I think App Engine does not fit nicely into Google's grand vision: which is mobile, social, and search for advertising purposes. So they need to be become profitable soon or they will be shut down.

However they lack enterprise customers and without enterprise and corporate customers it very hard to make things profitable.




This is wrong. AE is profitable. They have invested so much into AE. Every year at I/O since AE was launched, Google has been presenting the progress in AE. Many of the top companies today are using either AE or EC2 (or both). It is impossible for them to drop AE. They might consider moving away at some point, but in the next 5-10 years it is impossible. But the longer the service remains running, the harder it is for both Google and customers to move away. Eventually, if someone crazy, more competitive comes along, and when customers fall behind they will begin a deprecation and that deprecation period will be years long. When that does happen, Google is no longer attractive. Google will not profit anymore.

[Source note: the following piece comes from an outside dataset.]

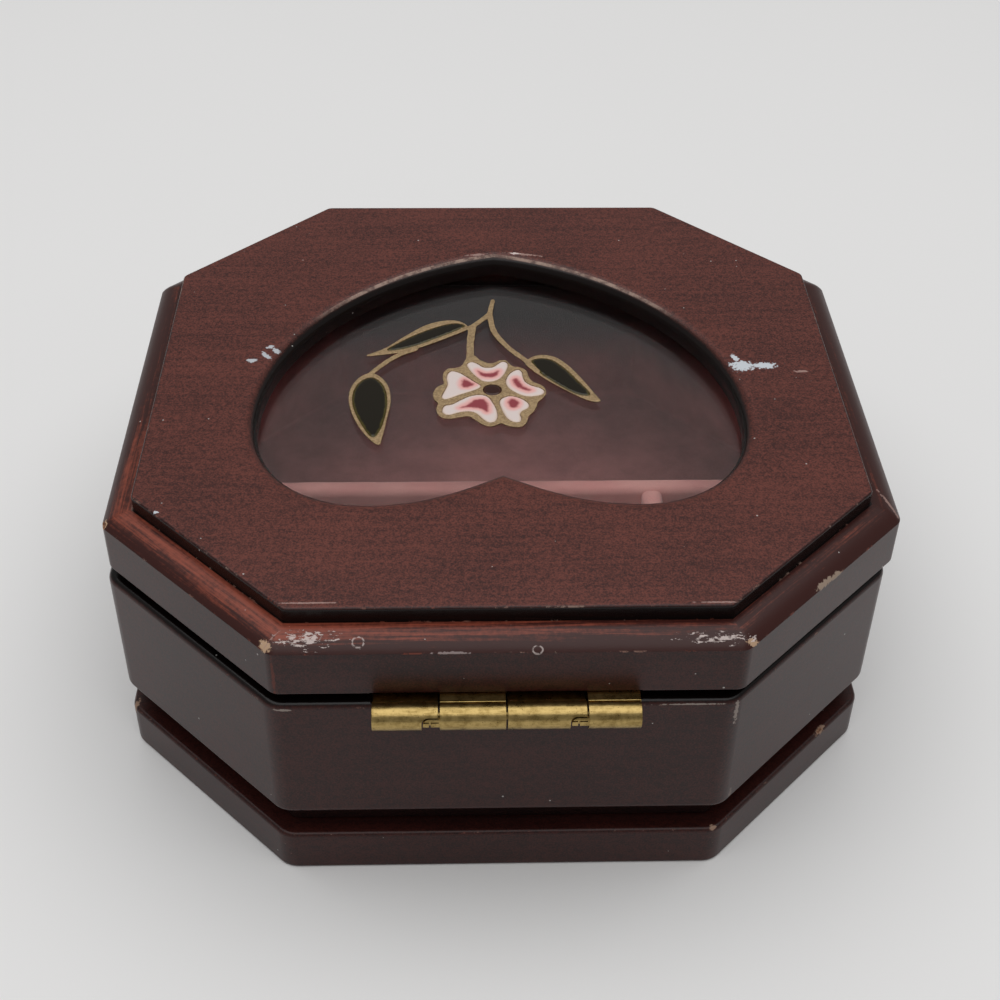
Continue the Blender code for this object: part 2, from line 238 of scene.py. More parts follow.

AppEngine and, really, all the "Cloud Platform" services from Google are a way to directly monetize the infrastructure that also supports Google's own applications. As such, if they are pricing them above the marginal hardware and support costs they are profitable, since the fixed costs are costs Google bears whether or not it offers them as an external service.


Are there any public information about whether appengine is profitable?

Since the pricing change I'd expect most of their customers to be corporate.